Covenant Church’s $100,000 donation to a nonprofit called RIP Medical Debt helped wipe out more than $10.5 million in medical debt owed by Dallas-area households, according to The Stream.
Debt relief can help meet a serious need for hospital patients. New research shows a hospital stay has long-term financial impact for many Americans—far beyond the cost of the hospital bills.
“On average, people in their 50s who are admitted to the hospital will experience a 20 percent drop in income that persists for years,” the New York Times reports.
The risk of going bankrupt rises with a hospital stay, the Times says—although separate research reported by the Washington Post concludes medical events account for only 4 percent of bankruptcies.

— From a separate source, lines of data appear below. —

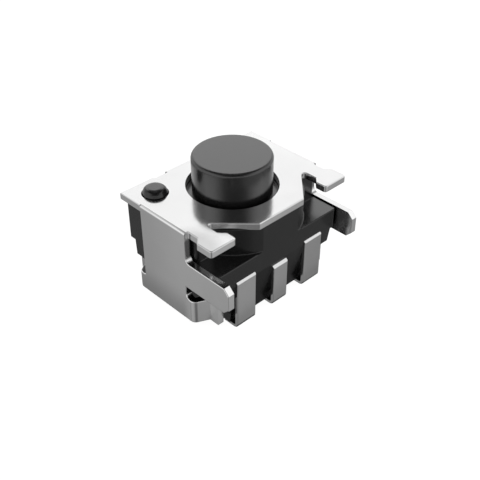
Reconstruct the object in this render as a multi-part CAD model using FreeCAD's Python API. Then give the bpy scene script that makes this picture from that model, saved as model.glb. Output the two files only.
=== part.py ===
import FreeCAD, Part
import math
import os

# A surface-mount push switch, modelled in millimetres.
# The origin lies on the button's axis, on the flat underside. +Z points up out of the button,
# +Y to the back, and the three solder leads are at the front, on -Y.

Vector = FreeCAD.Vector

# Whole switch
plate_top_z = 4.75

# Cover sheet
sheet = 0.30
cover_width = 7.70
plate_back_y = 2.72
plate_front_y = 2.90
plate_front_width = 2.56
fold_radius = 0.13
sheet_edge_radius = 0.04
button_hole_diameter = 4.00

# Side walls of the cover
wall_front_y = 1.31
wall_back_y = 1.44
wall_bottom_z = 0.31
wall_root_radius = 0.25

# Board side: the ears' tips and the leads' outer faces lie in one plane
board_plane_y = 2.95

# Ears at the front of the plate
ear_neck_inset = 0.18
ear_neck_width = 0.81
ear_head_overhang = 0.08
ear_head_width = 1.33
ear_outer_length = 0.79
ear_inner_length = 0.52
ear_corner_radius = 0.13
ear_root_radius = 0.10
notch_radius = 0.15

# Locating arms that reach past the board plane
arm_top_z = 3.29
arm_height = 1.24
arm_reach = 0.84
arm_chamfer = 0.26
slit_end_y = 1.25
slit_radius = 0.25
joggle_start_margin = 0.10

# Joggled tabs that hook under the housing's middle step
tab_inset = 0.66
tab_angle = 65.0
tab_bend_radius = 0.30
front_tab_bend_y = 1.67
front_tab_end_y = 2.45
front_tab_top_z = 1.43
back_tab_bend_y = 1.84
back_tab_end_y = 2.54
back_tab_top_z = 1.14
back_tab_corner_radius = 0.08

# Flap folded down behind the plate
flap_width = 2.80
flap_outer_y = 2.77
flap_length = 1.60
flap_corner = 0.30
flap_notch_depth = 0.10
flap_notch_width = 0.65

# Housing
housing_depth = 5.74
side_clearance = 0.08
ledge_z = 3.22
upper_front_y = 1.59
bulge_radius = 3.05
upper_bottom_z = 2.28
middle_step = 0.25
middle_front_bottom_z = 1.55
middle_back_bottom_z = 1.20
lower_step = 0.61
front_bottom_y = 2.52
back_bottom_y = 2.74
housing_edge_radius = 0.05
housing_foot_radius = 0.05
ledge_corner_radius = 0.10
tower_corner_radius = 0.17
foot_pocket_length = 0.47

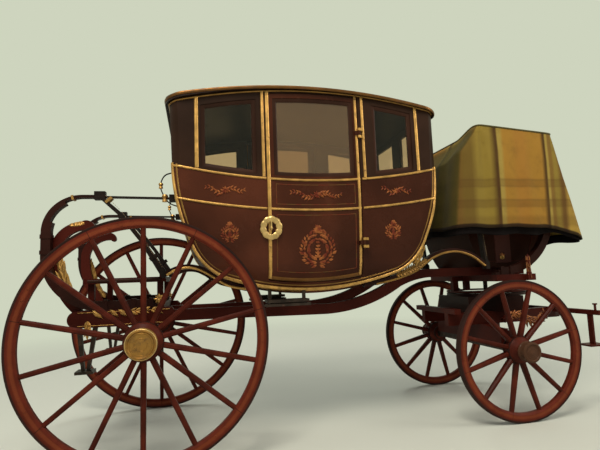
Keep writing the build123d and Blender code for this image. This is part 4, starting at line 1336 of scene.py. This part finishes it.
class COACH_OT_carving(Operator):
    """Sets the carved and gilt work on the carriage"""
    bl_idname = "coach.carving"
    bl_label = "Carved work"

    def execute(self, context):
        f = finishes()
        bright, dull, red = [], [], []
        lines, knobs, fore, edge, fore_edge, board = (Shell() for _ in range(6))
        # a body loop's lower edge, behind and in front
        loops = (
            (edge, (
                (-0.66, 1.020), (-0.86, 1.062), (-0.995, 1.146), (-1.055, 1.176), (-1.125, 1.187),
                (-1.195, 1.174), (-1.252, 1.142),
            )),
            (fore_edge, (
                (0.20, 1.028), (0.40, 1.072), (0.52, 1.115), (0.655, 1.204), (0.76, 1.240), (0.86, 1.247),
                (0.98, 1.212), (1.09, 1.134),
            )),
        )
        # the fore brackets' curve
        turn = np.linspace(0, 1, 26)
        bx = 1.27 + 0.36 * turn + 0.012 * np.sin(turn * 9)
        bz = 0.705 + 0.052 * np.sin(turn * 6.0) + 0.075 * turn ** 3
        for side in SIDES:
            out = (0, side, 0)
            face = side * (SPRING_Y + 0.035)
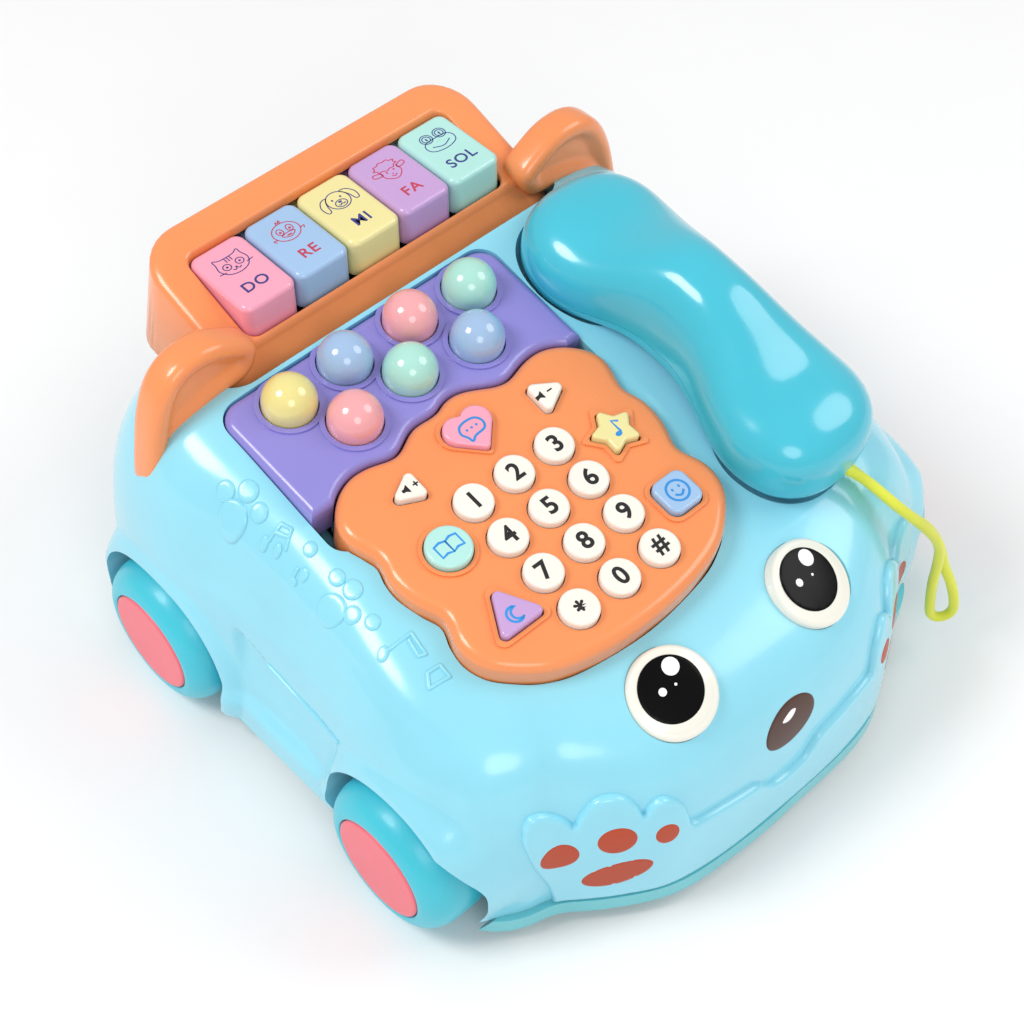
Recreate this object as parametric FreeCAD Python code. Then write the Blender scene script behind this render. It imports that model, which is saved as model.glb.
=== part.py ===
import FreeCAD, Part
import math
import os
from FreeCAD import Vector as V

# Toy telephone in the shape of a puppy-faced car, with number buttons, bubble buttons,
# five piano keys, a lift-off handset on a strap, and free-rolling wheels.
# Millimetres.  +Z is up, the puppy's face looks along -Y, and the ground is z = 0.

# ---------------------------------------------------------------- driving dimensions
WALL = 2.5                   # thickness of every moulded casing
FIT = 0.2                    # gap round a panel in its seat
RUNNING = 0.05               # radial play of a turning fit

BODY_LOW, BODY_HIGH = 6.0, 11.5          # the darker rim of the base shell

WHEEL_RADIUS = 24.0
WHEEL_FACE = 103.5                        # outer face of a wheel, from the middle
WHEEL_INNER = 79.5
AXLE_Y = {"front": -48.4, "rear": 56.0}
AXLE_RADIUS = 2.0
ARCH_RADIUS = 28.6
WELL_INNER = 76.0                         # inner wall of a wheel well
HUB_CAP_RADIUS = 16.1

KEYPAD_TILT = 9.67                        # the button deck falls towards the face
KEYPAD_POINT = V(-19.85, -34.4, 92.3)     # middle of the number buttons, at their tops
BUTTON_PITCH_X, BUTTON_PITCH_Y = 15.0, 14.0
BUTTON_RADIUS = 5.7
BUTTON_PROUD = 2.5
BUTTON_TRAVEL = 1.6
BUTTON_GAP = 0.35
PLATE_LOW = -BUTTON_PROUD - WALL          # underside of the button plates
FLANGE_TOP, FLANGE_LOW = PLATE_LOW - 0.3, PLATE_LOW - 1.4
MAT_TOP, MAT_LOW = -9.0, -10.4
BOARD_LOW = MAT_LOW - 1.6
SKIRT_LOW = -16.0                         # foot of the panels' walls

DOME_RADIUS = 8.0
DOME_CENTRE_H = -0.8
DOME_TRAVEL = 2.4
DOME_PANEL_TOP = -3.0
DOME_PANEL_LEFT, DOME_PANEL_RIGHT, DOME_PANEL_FRONT, DOME_PANEL_BACK = -51.0, 48.6, 45.5, 87.6
DOME_WALL = 0.8                           # panel wall where it is relieved behind the domes

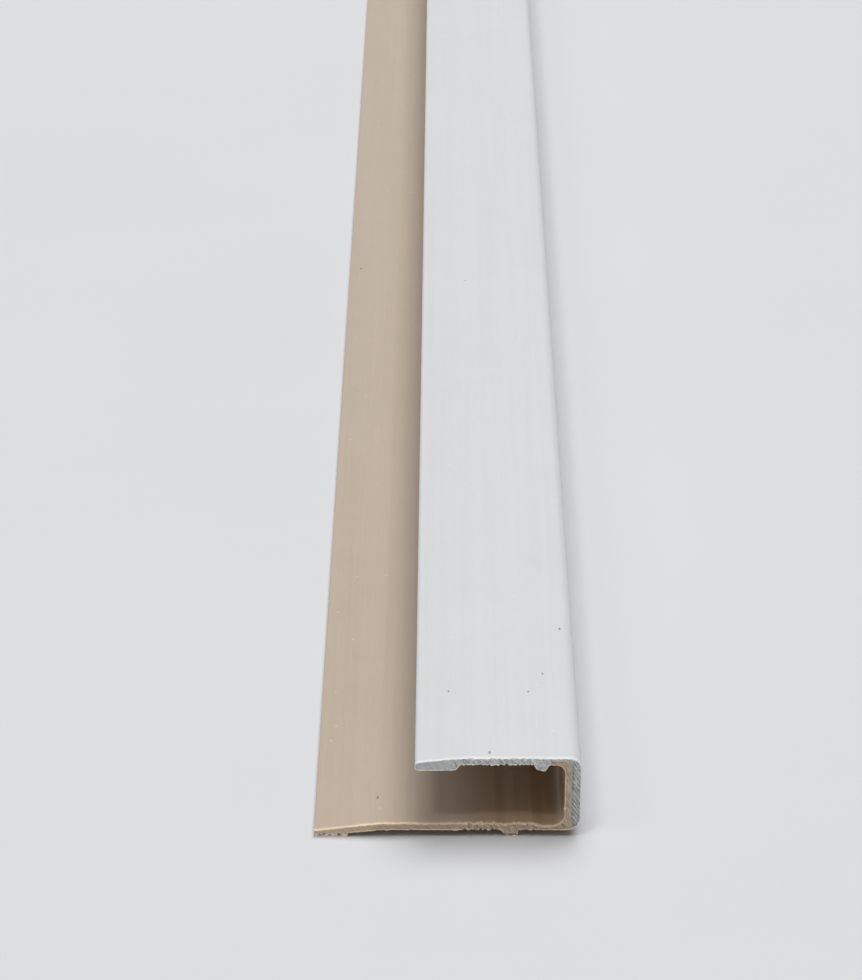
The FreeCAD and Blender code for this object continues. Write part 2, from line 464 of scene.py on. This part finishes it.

Even if people aren’t left bankrupt, illness or injury may prevent them from returning to a full-time job or the type of work they had done in the past. They may not have paid sick leave or disability coverage.
Amy Finkelstein, an MIT economist and author of a paper about the research, told the New York Times she was surprised: “I hadn’t thought about the idea that even with the best gold-plated, fancy health insurance, you could still have a lot of economic risk.”
RIP Medical Debt, a New York-based charity founded in 2014, buys unpaid medical debt for pennies on the dollar and then forgives it.
“The idea of debt forgiveness goes all the way back to biblical times of a ‘Jubilee,’ when all debts are canceled and all those in bondage are set free,” the group notes on its website.
Stephen Hayes, pastor of Covenant Church, has personal experience with the issue, he told The Stream. Hayes was hit by a car and seriously injured at 17, and the church helped his family with the medical bills.
“If [local families] fall on hard times, we want to help get them back on their feet as soon as possible,” he told The Stream.
For churches, hospitalizations can be an opportunity to teach generosity and caring to their congregations—not only while a patient is ill but also for the long term.
People who’ve been in the hospital can use help from those around them, and it doesn’t always have to come in the form of dollars and cents.
“Scripture reveals that generosity is not exclusively about money. We are to be generous with all the resources God has given us,” says Art Rainer, author of The Money Challenge: 30 Days of Discovering God’s Design for You and Your Money.
“Teach about the need to be generous with finances—but also teach generosity with homes, hobbies, abilities, and networks.
“Show churchgoers how they can go through life with their hands open, ready to respond when God moves them to give.”